Del Toro’s Frankenstein thrives on its thematic depth. The film’s central question — what does it mean to be human? — reverberates through every scene. Victor seeks to master life and death, yet his refusal to take responsibility for his creation mirrors humanity’s tendency to abandon what it cannot control. The Creature, in turn, becomes a vessel for existential pain — an eternal outcast, doomed to seek connection in a world that rejects him.
In del Toro’s interpretation, creation itself is not evil; it is neglect that breeds monstrosity. This idea gives the film its tragic resonance. Both Victor and his Creature are victims of their own yearning — one for perfection, the other for love. Their stories are bound by loneliness, and del Toro finds poetry in their mutual ruin.
The film also grapples with the intersection of science and faith, framing Victor’s experiment as an act of both devotion and defiance. The use of lightning — a metaphor for divine energy — becomes the visual heartbeat of the story, illuminating the line between creation and destruction.
Few filmmakers could balance horror, pathos, and grandeur the way del Toro does here. His Frankenstein is neither pure horror nor pure drama — it is a symphonic tragedy about the agony of creation, rendered with painterly precision and emotional depth. It is as much about death and rebirth as it is about love and guilt.
The final moments — wordless, luminous, and devastating — encapsulate everything del Toro stands for as a storyteller. It’s an ending that feels inevitable yet transcendent, a culmination of visual poetry and human ache.
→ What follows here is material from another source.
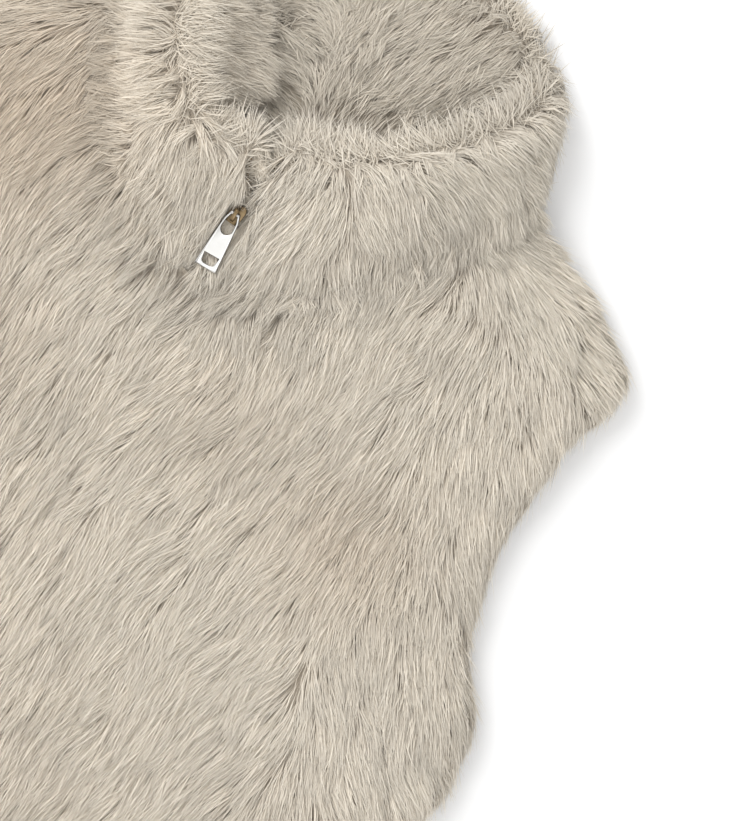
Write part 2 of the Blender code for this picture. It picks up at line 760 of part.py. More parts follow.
def make_pull_tab(finish):
    """Flat tapered tab: top bar in the bridge, an oval hole, and a window near its end."""
    bar = 0.8
    outline = [(-2.6, bar), (-4.0, -3.8), (-6.0, -TAB_LENGTH + bar + 0.5), (-5.5, -TAB_LENGTH + bar)]
    outline += [(-x, y) for x, y in reversed(outline)]
    hole = [(1.7, -0.8), (2.8, -3.9)]
    rounded(hole, (0.0, -8.0), (3.2, 3.6), 0.0, -180.0, 10)
    hole += [(-2.8, -3.9), (-1.7, -0.8)]
    window = [(-4.1, -23.6), (4.1, -23.6)]
    rounded(window, (1.6, -26.8), (2.0, 2.0), 0.0, -90.0, 4)
    rounded(window, (-1.6, -26.8), (2.0, 2.0), -90.0, -180.0, 4)
    tab = add_object("zip_pull_tab", prism("zip_pull_tab", outline, TAB_THICK, "Z"), finish)
    tab.location = tab_axis_point() * MM
    tab.rotation_euler = (TAB_PITCH, 0.0, TAB_YAW)
    cutters = bpy.data.collections["cutters"]
    for name, points in (("hole_cutter", hole), ("window_cutter", window)):
        cutter = bpy.data.objects.new(name, prism(name, points, 4 * TAB_THICK, "Z"))
        cutters.objects.link(cutter)
        cutter.hide_render = True
        cutter.display_type = "WIRE"
        cutter.location = tab.location
        cutter.rotation_euler = tab.rotation_euler
        cut = tab.modifiers.new(name, "BOOLEAN")
        cut.operation = "DIFFERENCE"
        cut.object = cutter
    return tab


def make_bottom_stop(finish):
    bpy.ops.mesh.primitive_cube_add(size=1.0)
    stop = bpy.context.object
    for collection in list(stop.users_collection):
        collection.objects.unlink(stop)
    stop.name = "zip_bottom_stop"
    stop.data.name = "zip_bottom_stop"
    stop.data.transform(Matrix.Diagonal((5.8 * MM, 4.0 * MM, 2.6 * MM, 1.0)))
    stop.location = (0.0, (ZIP_BOTTOM_Y - 2.4) * MM, ZIP_Z * MM)
    stop.data.materials.append(finish)
    COLLECTION.objects.link(stop)


def main():
    clear_scene()
    fur = material("faux_fur_greige", "c8bfaf", 0.85, 0.0)
    facing_fur = material("faux_fur_facing", "b8ae9f", 0.88, 0.0)
    tape = material("zip_tape_twill", "b7ab9a", 0.8, 0.0)
    brass = material("antique_brass", "a08a5c", 0.35, 1.0)
    steel = material("polished_nickel", "e6e5e2", 0.15, 1.0)
    make_back("back", fur)
    make_front(1, "front_left", fur)
    make_front(-1, "front_right", fur)
    make_collar(1, "collar_left", "collar_facing_left", fur, facing_fur)
    make_collar(-1, "collar_right", "collar_facing_right", fur, facing_fur)
    make_tape(1, "zip_tape_left", tape)
    make_tape(-1, "zip_tape_right", tape)
    make_chain(brass)
    make_tooth_row(1, "zip_row_left", brass)
    make_tooth_row(-1, "zip_row_right", brass)
    make_bottom_stop(brass)
    make_slider(brass)
    make_pull_tab(steel)


main()
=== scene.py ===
"""Looks of a sleeveless faux fur vest lying flat on a pale table.

Long greige pile covers the fronts, the back and the roll collar, and a shorter,
duller pile lines the collar. A small brass zip with a polished nickel pull tab
sits at the throat, half lost in the pile. Metres, +Z up, +X towards the wearer's
left, the hem at -Y. The pile is laid as joined strands on the CAD solids.
"""

import math
from collections import namedtuple

import bmesh
import bpy
import numpy as np
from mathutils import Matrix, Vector
from mathutils.bvhtree import BVHTree
from mathutils.kdtree import KDTree


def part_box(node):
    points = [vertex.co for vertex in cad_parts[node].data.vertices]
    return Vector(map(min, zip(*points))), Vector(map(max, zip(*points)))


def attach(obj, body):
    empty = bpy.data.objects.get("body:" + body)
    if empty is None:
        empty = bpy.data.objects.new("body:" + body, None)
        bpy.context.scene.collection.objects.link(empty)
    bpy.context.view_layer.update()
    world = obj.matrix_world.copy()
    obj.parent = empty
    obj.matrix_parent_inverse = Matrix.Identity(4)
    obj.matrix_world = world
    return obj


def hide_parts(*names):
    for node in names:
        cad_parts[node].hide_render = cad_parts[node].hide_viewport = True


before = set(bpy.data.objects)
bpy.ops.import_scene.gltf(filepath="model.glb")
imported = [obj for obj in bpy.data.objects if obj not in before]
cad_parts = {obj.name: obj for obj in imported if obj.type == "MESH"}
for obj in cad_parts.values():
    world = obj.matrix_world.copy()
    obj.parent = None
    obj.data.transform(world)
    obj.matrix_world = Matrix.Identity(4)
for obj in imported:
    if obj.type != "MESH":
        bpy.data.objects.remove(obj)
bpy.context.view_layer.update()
MM = 0.001
SEED = 29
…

Frankenstein is not just another adaptation of Mary Shelley’s novel; it’s a resurrection of its soul. With its haunting performances, sumptuous design, and emotional intelligence, the film cements Guillermo del Toro as one of cinema’s great mythmakers — a creator who understands that monsters, in the end, are mirrors of ourselves. It’s a visually stunning, emotionally shattering epic that redefines the legend for a new generation.